C'est un roman rude, les personnages ne sont pas forcément sympathiques, le rythme est assez lent, on sent le drame couver mais il prend du temps à se déclencher. Néanmoins, c'est une histoire que j'ai aimé découvrir, un auteur dont j'ai envie d'explorer l’œuvre plus avant. À suivre donc...

 Extrait page 12 :

Le soir, quand la traite des vaches était terminée et que nous avions fini de manger, nous nous installions sur la véranda, côté est, dans le tardif crépuscule du printemps, pour nous reposer et commenter la journée. Les nuits les plus chaudes, Grand-mère sortait, elle aussi, et se balançait pendant un moment dans le rocking-chair à l'assise en corde, confectionnant parfois des napperons au crochet pour les mettre sur les chaises de la salle à manger.
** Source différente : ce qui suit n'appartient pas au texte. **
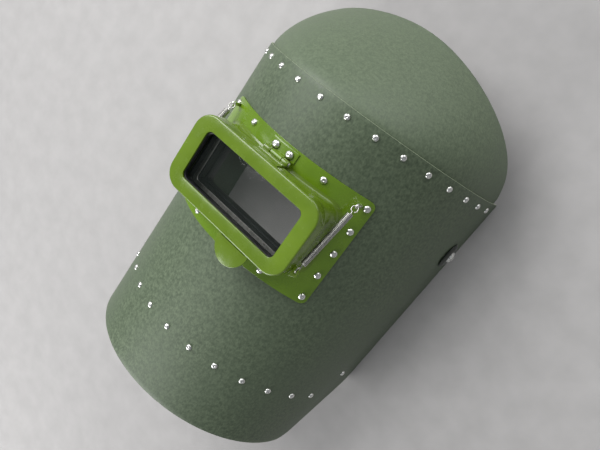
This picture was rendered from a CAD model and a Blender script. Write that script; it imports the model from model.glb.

Même Hud pouvait venir s'asseoir quelques minutes sur les marches, brossant ses bottes en daim rouge avant d'aller en ville. Mais bientôt, il partait dans sa Ford décapotable, et Grand-mère avait trop froid et retournait à son poste de radio. Grand-père et moi restions seuls sur la véranda, jusqu'à la fin de la meilleure heure - ce dernier petit moment quand lui et moi regardions un autre jour se transformer en nuit.